One might wonder why O’Reilly was let go by the company. Was it because of his moral corruption, or because 21st Century Fox wanted to protect their talent and other employees from falling victim to the cable news star, or because the company had their own moral and ethical standards to uphold, thus felt compelled to clean house? As if:

But by April, the Murdochs decided to jettison Mr. O’Reilly as some of the settlements became public and posed a significant threat to their business empire.

They let the biggest cable network star go because their dirty laundry was being aired and their bottom line might be impacted. Already the company had lost 50 advertisers and there were calls for O’Reilly to be fired. It became to risky to keep him:

In addition, federal prosecutors who had been investigating the network’s handling of sexual harassment complaints against Mr. Ailes had asked for material related to allegations involving Mr. O’Reilly, according to an internal Fox email obtained by The Times.

“Their legal theory has been that we hid the fact that we had a problem with Roger,” Gerson Zweifach, Fox’s general counsel, wrote in the email, referring to the prosecutors and Mr. Ailes, “and now it will be applied to O’Reilly, and they will insist on full knowledge of all complaints about O’Reilly’s behavior in the workplace, regardless of who settled them.”

He warned the Murdochs that they should expect details from the January settlement to become public. Six days later, Mr. O’Reilly was fired.

Despite numerous claims of sexual harassment and multiple payouts, the ousted O’Reilly was nonetheless allowed back on Fox News just last month to plug his new book on Sean Hannity’s show.

In an interview this past Wednesday, O’Reilly defended himself against the accusations:

“I never mistreated anyone,” he said, adding that he had resolved matters privately because he wanted to protect his children from the publicity.

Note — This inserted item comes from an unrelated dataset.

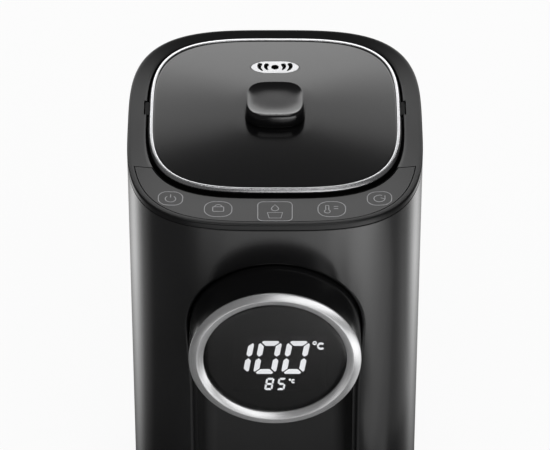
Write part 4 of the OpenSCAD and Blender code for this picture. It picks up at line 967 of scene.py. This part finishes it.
pane = {"radius": 50.2, "front": 2.75, "crown": 0.3, "edge": 3.0, "step": 3.6, "flange": 53.3, "back": 5.5,
        "rings": (0, 8, 16, 24, 32, 40, 46, 49.9)}


def makeGlass():
    f, r = bezel["face"], pane["radius"]
    profile = [(q, f + pane["front"] - pane["crown"] * (1 - (q / r) ** 2)) for q in pane["rings"]]
    profile += [(r, f + pane["edge"]), (r, f + pane["step"]), (pane["flange"], f + pane["step"])]
    profile += [(pane["flange"], f + pane["back"]), (0, f + pane["back"])]
    window = aboutSnout("display_window", profile, 192, closed=False)
    dress(window, "smokedGlass", "pot", ["display_glass"], 40)


digits = {"back": -136.95, "thick": 0.8, "slant": 0.155, "drop": -1.6, "tip": 0.5}
bigDigit = {"across": 12.2, "tall": 26.3, "bar": 3.8, "gap": 1.12}
smallDigit = {"across": 4.4, "tall": 9.6, "bar": 1.28, "gap": 0.52}
segmentPlace = {"top": (0, 1), "upperRight": (1, 0.5), "lowerRight": (1, -0.5), "bottom": (0, -1),
                "lowerLeft": (-1, -0.5), "upperLeft": (-1, 0.5), "middle": (0, 0)}
one = ("upperRight", "lowerRight")
zero = ("top", "upperRight", "lowerRight", "bottom", "lowerLeft", "upperLeft")
five = ("top", "upperLeft", "middle", "lowerRight", "bottom")
eight = zero + ("middle",)
# what the display shows: kind of digit, its middle and its bars
shownDigits = ((bigDigit, (-24.6, 0), one), (bigDigit, (-5.2, 0), zero), (bigDigit, (14.5, 0), zero),
               (smallDigit, (-4.0, -25.0), eight), (smallDigit, (4.6, -25.0), five))
shownLetters = (((32.3, 10.6), 5.6, 6.2, 1.2), ((12.9, -22.3), 2.9, 3.4, 0.7))  # middle, width, height, line
shownDegrees = (((27.8, 13.5), 1.5, 1.0), ((10.5, -21.0), 0.8, 0.45))  # middle, radius, hole


def segment(kind, where, name):
    # one bar of a digit: a hexagon with drawn-out tips, slanted with the whole digit
    side, rise = segmentPlace[name]
    upright = side != 0
    middle = (where[0] + side * kind["across"] / 2, where[1] + rise * kind["tall"] / 2)
    half = (kind["tall"] / 4 if upright else kind["across"] / 2) - kind["gap"]
    t = kind["bar"] / 2
    # the tips lie towards the digit's outside, but not at its waist
    out = (side if upright else rise) or 1
    low = digits["tip"] * t if (rise < 0 if upright else rise) else 0
    high = digits["tip"] * t if (rise > 0 if upright else rise) else 0
    corners = [(-half - low, out * low), (t - half - 2 * low, out * t), (half - t + 2 * high, out * t),
               (half + high, out * high), (half - t, -out * t), (t - half, -out * t)]
    points = [(middle[0] + (v if upright else u), middle[1] + (u if upright else v)) for u, v in corners]
    return [(x + digits["slant"] * (y - where[1]), y) for x, y in points]


def letterC(where, width, height, line):
    # an ellipse, open for 96 degrees on its right
    turns = [math.radians(48 + 264 * k / 16) for k in range(17)]
    wide, high = width / 2, height / 2
    outer = [(where[0] + wide * math.cos(t), where[1] + high * math.sin(t)) for t in turns]
    wide, high = wide - line, high - line
    inner = [(where[0] + wide * math.cos(t), where[1] + high * math.sin(t)) for t in reversed(turns)]
    return outer + inner


def ringFace(bm, where, *radii):
    edges = []
    place = Matrix.Translation((where[0] * mm, where[1] * mm, 0))
    for r in radii:
        verts = bmesh.ops.create_circle(bm, segments=20, radius=r * mm, matrix=place)["verts"]
        edges += list({e for v in verts for e in v.link_edges})
    bmesh.ops.bridge_loops(bm, edges=edges)


def makeDigits():
    bm = bmesh.new()
    shapes = [segment(kind, middle, name) for kind, middle, bars in shownDigits for name in bars]
    shapes += [letterC(*letter) for letter in shownLetters]
    for points in shapes:
        bm.faces.new([bm.verts.new((x * mm, y * mm, 0)) for x, y in points])
    for degree in shownDegrees:
        ringFace(bm, *degree)
    bmesh.ops.recalc_face_normals(bm, faces=bm.faces)
    raiseFlat(bm, (0, 0, digits["thick"] * mm))
    bmesh.ops.rotate(bm, cent=(0, 0, 0), matrix=Matrix.Rotation(math.radians(90), 3, "X"), verts=bm.verts)
    up = snout["axis"][2] + digits["drop"]
    bmesh.ops.translate(bm, vec=(0, digits["back"] * mm, up * mm), verts=bm.verts)
    dress(asObject("display_lights", bm), "litDigits", "pot", ["display_digits"], 40)


bay = {"mouth": 58.5, "edge": 60.6, "side": 48.5, "back": -88.5, "bend": -107.7, "wall": 2.4, "low": 40.1,
       "plan": (100.5, 108), "front": -118, "cutFront": -125, "cutReach": (30, 240),
       "snoutRoom": 60.7, "snoutStart": -121.5, "snoutLong": 60,
       "rounding": {9: (2, 5), 7: (3, 4)}}  # radius, and the corners it goes to


def makeBay():
    m, e, s, b, k, wall = bay["mouth"], bay["edge"], bay["side"], bay["back"], bay["bend"], bay["wall"]
    front, cutFront, high = bay["front"], bay["cutFront"], snout["axis"][2]
    outer = [(-e, front), (e, front), (e, k + 4), (s + wall, b + wall), (-s - wall, b + wall), (-e, k + 4)]
    space = [(-m, cutFront), (m, cutFront), (m, k), (s, b), (-s, b), (-m, k)]
    liner = asObject("bay_wall", flatShape(outer, bay["low"], high))
    carve(liner, loft([level(*bay["plan"], z) for z in bay["cutReach"]]), operation="INTERSECT")
    carve(liner, flatShape(space, *bay["cutReach"], bay["rounding"], 10))
    carve(liner, drum(bay["snoutRoom"], (0, bay["snoutStart"], high), bay["snoutLong"]))
    tidyMesh(liner.data, 0)
    dress(liner, "baySatin", "pot", ["bay_liner"], 32)


def makeNozzle():
    profile = [(4.5, 163.6), (4.9, 163.1), (6.0, 163.1), (6.5, 163.4), (7.9, 167.6), (8, 168.2), (8, 175.1),
               (11, 175.1), (11, 177.6), (5, 177.6), (5, 191.1), (3.6, 191.1), (3.6, 177.1), (4.5, 175.1)]
    centre = (*snout["outletSpot"][:2], 0)
    spout = asObject("outlet_nozzle", spinAbout(profile, centre, (0, 0, 1), 64))
    dress(spout, "innerBlack", "pot", ["spout_nozzle"], 40)


makeSnout()
makeDisplayRing()
makeGlass()
makeDigits()
makeBay()
makeNozzle()
print("snout and bay made")

# Pieces whose solids have the right shape: merged, softened copies with their own finish


def dressedCopy(node, finish, body):
    mesh = frame["nodes"][node].data.copy()
    mesh.name = node + "_dressed"
    tidyMesh(mesh)
    piece = bpy.data.objects.new(mesh.name, mesh)
    scene.collection.objects.link(piece)
    dress(piece, finish, body, [node], edge=0.2)


slotFinish = {
    "satin_black": "casingSatin", "inner_black": "innerBlack", "foot_rubber": "footRubber",
    "silicone": "paleSilicone", "steel": "brushedSteel", "sensor_metal": "sensorMetal",
    "screw_steel": "screwSteel", "board_green": "boardGreen", "part_black": "partBlack",
    "heater_metal": "heaterMetal", "mica_band": "micaBand", "insulation": "wadding",
    "pump_white": "pumpWhite", "motor_case": "motorCase", "magnet_dark": "magnetDark",
    "pin_brass": "pinBrass", "wire_red": "wireRed",
}
# these differ from their slot: turned about the tank's axis, or matt in the lid's gap and behind the glass
nodeFinish = {"inner_tank": "tankSteel", "tank_collar": "tankSteel", "lid_inner_cover": "tankSteel",
              "tank_strainer": "tankSteel", "lid_tray": "trayMatt", "display_board": "trayMatt",
              "display_holder": "trayMatt"}


def dressRest():
    slotOf = {name: thing.data.materials[0].name for name, thing in frame["nodes"].items()}
    bodies = frame["record"]["behaviour"]["bodies"]
    bodyOf = {name: body for body, names in bodies.items() for name in names}
    for name, thing in frame["nodes"].items():
        if not thing.hide_render:
            finish = nodeFinish.get(name, slotFinish[slotOf[name]])
            dressedCopy(name, finish, bodyOf[name])


dressRest()
print("rest dressed")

“It’s politically and financially motivated,” he said of the public outcry over the allegations against him, “and we can prove it with shocking information, but I’m not going to sit here in a courtroom for a year and a half and let my kids get beaten up every single day of their lives by a tabloid press that would sit there, and you know it.”

Journalists are pointing their fingers at the right for having been vocal in their condemnation of Harvey Weinstein but remaining silent about Bill O’Reilly. The political persuasion of such offensive individuals matters not one bit to me. For years, both powerhouses worked, to varying degree, to cultivate a public image of standing on the high ground of their respective sides of the political aisle – at least on the surface. And the public bought the illusion. Whether it was Weinstein and his sizable donations to Democrats and visible support for liberal causes and politicians, or O’Reilly and his patronizing We’re looking out for you in the no-spin zone sloganeering as he theatrically railed against the left. Yet all the while, both were masters of deception, surrounded by people who knew (or suspected) what they were really up to, yet chose to look the other way because they needed these two powerful men for financial gain and industry success. Weinstein and O’Reilly are contemptible beings. Any who would defend either of them out of of partisan loyalty reveal themselves as little more than hypocritical fools.